[Collected data]

===

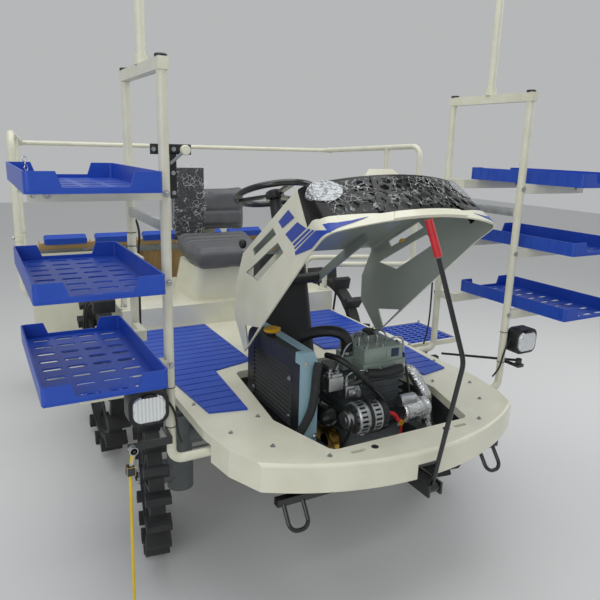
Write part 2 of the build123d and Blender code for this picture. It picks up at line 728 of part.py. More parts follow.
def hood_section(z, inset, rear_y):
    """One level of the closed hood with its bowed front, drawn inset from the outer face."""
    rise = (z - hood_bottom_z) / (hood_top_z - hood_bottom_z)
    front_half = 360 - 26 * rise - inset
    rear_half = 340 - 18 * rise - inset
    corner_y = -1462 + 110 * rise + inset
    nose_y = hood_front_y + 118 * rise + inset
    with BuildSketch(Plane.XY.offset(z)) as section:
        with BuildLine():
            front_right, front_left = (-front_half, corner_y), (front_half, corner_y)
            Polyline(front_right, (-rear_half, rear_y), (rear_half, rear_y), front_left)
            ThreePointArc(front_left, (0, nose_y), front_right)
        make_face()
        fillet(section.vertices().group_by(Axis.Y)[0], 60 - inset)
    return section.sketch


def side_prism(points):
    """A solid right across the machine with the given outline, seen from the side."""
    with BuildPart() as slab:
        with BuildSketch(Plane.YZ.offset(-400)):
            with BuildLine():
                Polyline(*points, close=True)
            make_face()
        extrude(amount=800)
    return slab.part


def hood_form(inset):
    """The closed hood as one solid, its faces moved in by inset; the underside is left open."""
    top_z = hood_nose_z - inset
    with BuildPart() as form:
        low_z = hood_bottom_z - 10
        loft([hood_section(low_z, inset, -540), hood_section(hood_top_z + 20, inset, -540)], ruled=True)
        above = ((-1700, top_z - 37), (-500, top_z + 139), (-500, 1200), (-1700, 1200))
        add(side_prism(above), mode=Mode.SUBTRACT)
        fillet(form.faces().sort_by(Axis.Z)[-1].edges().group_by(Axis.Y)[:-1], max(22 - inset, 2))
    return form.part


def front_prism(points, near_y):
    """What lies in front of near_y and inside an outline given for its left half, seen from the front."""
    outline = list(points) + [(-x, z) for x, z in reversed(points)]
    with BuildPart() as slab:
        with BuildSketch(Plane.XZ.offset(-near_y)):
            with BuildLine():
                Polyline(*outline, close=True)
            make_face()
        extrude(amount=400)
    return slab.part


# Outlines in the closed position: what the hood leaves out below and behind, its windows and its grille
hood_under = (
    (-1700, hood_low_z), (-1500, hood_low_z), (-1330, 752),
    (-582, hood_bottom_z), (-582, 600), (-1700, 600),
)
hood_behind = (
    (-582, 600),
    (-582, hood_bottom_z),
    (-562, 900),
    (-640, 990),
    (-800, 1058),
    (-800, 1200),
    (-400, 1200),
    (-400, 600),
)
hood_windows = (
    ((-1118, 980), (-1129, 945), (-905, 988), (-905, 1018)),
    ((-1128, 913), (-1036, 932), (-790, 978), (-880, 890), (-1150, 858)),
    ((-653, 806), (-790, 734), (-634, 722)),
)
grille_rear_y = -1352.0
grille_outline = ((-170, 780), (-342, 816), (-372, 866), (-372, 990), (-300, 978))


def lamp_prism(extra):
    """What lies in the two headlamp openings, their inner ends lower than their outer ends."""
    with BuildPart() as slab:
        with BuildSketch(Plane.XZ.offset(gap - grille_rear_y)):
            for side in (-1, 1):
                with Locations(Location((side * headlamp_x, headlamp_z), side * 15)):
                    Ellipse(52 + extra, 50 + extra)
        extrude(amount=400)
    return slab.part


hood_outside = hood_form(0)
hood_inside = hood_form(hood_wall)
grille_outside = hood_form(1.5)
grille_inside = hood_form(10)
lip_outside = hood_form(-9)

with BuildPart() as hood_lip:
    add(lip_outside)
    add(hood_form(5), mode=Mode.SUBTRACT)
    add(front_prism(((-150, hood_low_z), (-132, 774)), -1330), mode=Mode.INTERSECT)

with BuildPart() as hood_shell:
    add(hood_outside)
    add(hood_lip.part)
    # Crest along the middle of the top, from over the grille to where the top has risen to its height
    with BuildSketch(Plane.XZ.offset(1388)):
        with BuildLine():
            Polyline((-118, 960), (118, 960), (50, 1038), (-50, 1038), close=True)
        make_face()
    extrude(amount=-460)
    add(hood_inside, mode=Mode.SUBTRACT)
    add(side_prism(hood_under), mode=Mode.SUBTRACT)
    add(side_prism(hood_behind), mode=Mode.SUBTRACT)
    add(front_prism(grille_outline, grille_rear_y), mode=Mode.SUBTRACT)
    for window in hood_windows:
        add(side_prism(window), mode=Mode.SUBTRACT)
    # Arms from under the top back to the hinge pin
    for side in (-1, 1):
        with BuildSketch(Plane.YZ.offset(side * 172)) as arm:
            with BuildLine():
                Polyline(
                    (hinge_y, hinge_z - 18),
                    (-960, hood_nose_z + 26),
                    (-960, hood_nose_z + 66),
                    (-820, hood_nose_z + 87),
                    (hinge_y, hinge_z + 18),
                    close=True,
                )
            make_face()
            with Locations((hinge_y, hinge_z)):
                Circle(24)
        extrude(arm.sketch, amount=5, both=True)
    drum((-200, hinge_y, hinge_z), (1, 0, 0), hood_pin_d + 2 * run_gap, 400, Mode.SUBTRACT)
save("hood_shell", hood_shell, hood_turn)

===

[What is required] Print the material above verbatim, first line through the line containing "return section.sketch", both included.

[Worked solution]
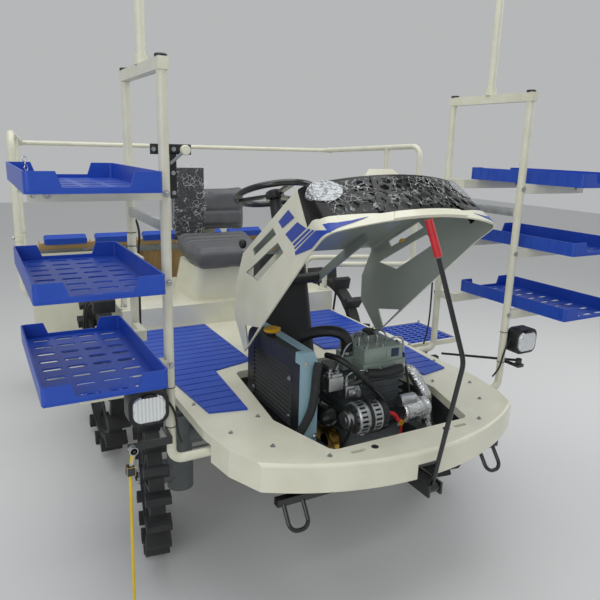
Write part 2 of the build123d and Blender code for this picture. It picks up at line 728 of part.py. More parts follow.
def hood_section(z, inset, rear_y):
    """One level of the closed hood with its bowed front, drawn inset from the outer face."""
    rise = (z - hood_bottom_z) / (hood_top_z - hood_bottom_z)
    front_half = 360 - 26 * rise - inset
    rear_half = 340 - 18 * rise - inset
    corner_y = -1462 + 110 * rise + inset
    nose_y = hood_front_y + 118 * rise + inset
    with BuildSketch(Plane.XY.offset(z)) as section:
        with BuildLine():
            front_right, front_left = (-front_half, corner_y), (front_half, corner_y)
            Polyline(front_right, (-rear_half, rear_y), (rear_half, rear_y), front_left)
            ThreePointArc(front_left, (0, nose_y), front_right)
        make_face()
        fillet(section.vertices().group_by(Axis.Y)[0], 60 - inset)
    return section.sketch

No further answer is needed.